Nous avons déjà signalé
les difficultés auxquelles se heurte le petit colon quand il s’installe à
Madagascar.
Pour le Malgache, le
petit colon est, en même temps, l’ennemi et la vache à lait. Le produit de la
terre cultivée par le vazaha doit lui revenir au moins en partie.
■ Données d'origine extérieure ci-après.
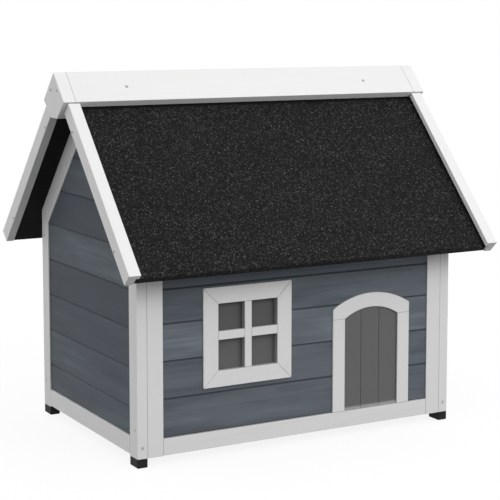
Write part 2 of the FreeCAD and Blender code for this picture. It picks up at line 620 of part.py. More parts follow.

Cette commode
confusion entre le « tien » et le « mien » permet à
l’indigène de prendre ce dont il a besoin chez ce « fournisseur ». Il
surveillera les bananiers et emportera les régimes dès qu’ils seront à
point ; il ira à la ramée dans ses bois, et si les branches mortes ne lui
suffisent pas, il n’hésitera pas à mettre la cognée dans les arbres.
On cite le cas de ce
colon qui, ayant dû s’absenter de sa terre pendant quelques jours, vit à son
retour ½ hectare de son bois, qu’il avait laissé couvert de hautes
futaies, transformé en champs de riz ; le mpiadidy du village y avait tout
simplement mis le feu pour y semer l’appétissante graminée.
Quand le colon se
plaignit au chef de district de ce sans-gêne vraiment excessif, celui-ci lui
donna ce bénévole conseil.
— Eh ! bien,
laissez mûrir le riz et récoltez-le à sa place ; cette solution le
touchera plus qu’aucune intervention administrative ou judiciaire et vous
coûtera moins cher !
Si le colon veut planter
à son tour, ses champs de riz, de maïs, de haricots risquent d’être envahis
aussitôt qu’ensemencés par les volailles domestiques du voisinage ;
poules, canards, pigeons s’y abattent au grand dam des jeunes pousses qui sont
absorbées avec avidité par ces pillards emplumés.
Si le petit colon se
résigne, il a la paix ; s’il regimbe, il a tout le village sur le
dos ; on cherche à lui jouer mille tours, et, comme personne ne laisse sa
carte de visite, il est fort en peine pour savoir à qui s’en prendre.
Ce sont là les déboires
inévitables des débuts en matière de colonisation ; il ne faut pas les
prendre trop au tragique. Cependant, l’administration devrait étendre sa
protection sur les jeunes colons car ils risquent de se décourager et de tout
abandonner quand ils ne se sentent pas soutenus par l’autorité.